Nadine est enseignante par passion, et non seulement par nécessité économique comme tant d’autres artistes. „Peut-être que j’y étais prédestinée, puisque mon père était instituteur. J’aime sincèrement mes élèves. Non, je ne voudrais pas laisser tomber l’enseignement, même en cas de succès en tant que soliste. Mais avec mon instrument, une carrière exclusive de soliste n’est guère envisageable, cela est plutôt réservé aux violonistes et aux pianistes.“ Et pourtant, elle a un grand projet en chantier. En janvier, elle a enregistré à Riga les grands classiques de la littérature pour saxophone, Glazounov, Ibert et Villa-Lobos, avec le Latvian Philharmonic Chamber Orchestra, sous la direction du chef d’orchestre luxembourgeois Carlo Jans. „J’ai tout pris en main, je voulais avoir le contrôle total de la production: choix de l’orchestre, du répertoire, des photos, du livret, etc … Je ne fais pas ce disque pour gagner de l’argent, mais pour avoir une sérieuse carte de visite sur la scène internationale.
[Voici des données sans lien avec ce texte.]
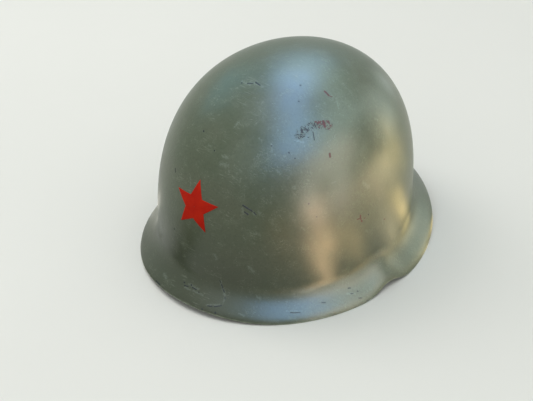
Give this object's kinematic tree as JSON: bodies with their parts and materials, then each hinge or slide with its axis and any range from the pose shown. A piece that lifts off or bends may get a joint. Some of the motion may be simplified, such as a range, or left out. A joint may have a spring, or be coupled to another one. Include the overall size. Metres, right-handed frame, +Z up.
{
  "type": "combat helmet",
  "caption": "Two-piece combat helmet: flared steel shell with a red star, over a separate liner with webbing, sweatband and chin strap.",
  "frame": {"origin": "on the floor under the middle of the helmet, rim down", "axes": "+Z up, -Y to the front (visor), +X to the wearer's left, +Y to the nape"},
  "size_m": [0.2374, 0.2824, 0.174],
  "materials": {
    "steel_paint": "satin olive paint over pressed steel, scuffed",
    "star_paint": "flat red paint",
    "bare_steel": "dull plated steel",
    "brass": "darkened brass",
    "liner_resin": "moulded resin and cloth, painted dull olive",
    "webbing": "herringbone cotton web",
    "sweat_leather": "soft tan leather",
    "strap_leather": "brown strap leather"
  },
  "bodies": {
    "liner": {"liner_shell": "liner_resin", "crown_web_front_left": "webbing", "crown_web_side": "webbing", "crown_web_front_right": "webbing", "head_web": "webbing", "head_rivets": "brass", "a_washers": "bare_steel", "nape_web": "webbing", "nape_rivets": "brass", "nape_washers": "bare_steel", "sweatband": "sweat_leather", "sweatband_clips": "bare_steel", "chin_studs": "brass"},
    "shell": {"steel_shell": "steel_paint", "front_star": "star_paint", "bale_brackets": "steel_paint"},
    "left_bale": {"bale_left": "bare_steel"},
    "right_bale": {"bale_right": "bare_steel"},
    "size_slide": {"sweatband_slide": "bare_steel"},
    "chin_strap": {"strap_hook_left": "bare_steel", "strap_hook_right": "bare_steel", "chin_strap_long": "strap_leather", "chin_strap_short": "strap_leather", "hook_rivets": "brass", "buckle_frame": "brass", "buckle_pin": "bare_steel"},
    "lever": {"buckle_lever": "brass"},
    "keeper": {"strap_keeper": "strap_leather"}
  },
  "joints": [
    {"name": "shell_lift", "type": "slide", "parent": "liner", "child": "shell", "axis": [0, 0, 1], "range_m": [0, 0.2]},
    {"name": "left_bale_swing", "type": "hinge", "parent": "shell", "child": "left_bale", "pos_m": [0.10737, -0.00683, 0.01072], "axis": [0, 1, 0], "range_deg": [-30, 60]},
    {"name": "right_bale_swing", "type": "hinge", "parent": "shell", "child": "right_bale", "pos_m": [-0.10737, -0.00683, 0.01072], "axis": [0, -1, 0], "range_deg": [-30, 60]},
    {"name": "size_slide_travel", "type": "slide", "parent": "liner", "child": "size_slide", "axis": [1, 0, 0], "range_m": [-0.004, 0.004]},
    {"name": "chin_strap_swing", "type": "hinge", "parent": "liner", "child": "chin_strap", "pos_m": [0, -0.0045, 0.034], "axis": [1, 0, 0], "range_deg": [0, 145]},
    {"name": "lever_turn", "type": "hinge", "parent": "chin_strap", "child": "lever", "pos_m": [0.06778, -0.06229, 0.01577], "axis": [0, -0.3009, 0.9536], "range_deg": [0, 110]},
    {"name": "keeper_travel", "type": "slide", "parent": "chin_strap", "child": "keeper", "axis": [0.6691, 0.7087, 0.2236], "range_m": [-0.006, 0.006]}
  ]
}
Il vaut mieux se lancer immédiatement dans un grand truc que de balbutier un peu par-ci, un peu par-là.“ Ce CD sortira dans quelques mois au Luxembourg chez Artevents, en attendant peut-être une distribution internationale.“ S’y ajoutent divers projets de musique de chambre ainsi que des collaborations futures avec d’autres musiciens, dont le pianiste David Ianni. „Je suis toujours à la recherche de contacts avec les meilleurs musiciens, mais les gens motivés et intéressants sont trop rares au Luxembourg. David, lui, est pourtant de cette trempe. J’ai hâte qu’on commence à travailler ensemble.“

Jitz Jeitz

Nadine Kauffmann se produira ensemble avec l’Orchestre „Les Solistes Européens à Luxembourg“, le lundi, 25 février 2002, à 20 heures au Conservatoire de la Ville de Luxembourg. Au programme, le concerto pour saxophone et cordes d’Alexander Glazounov, opus 109.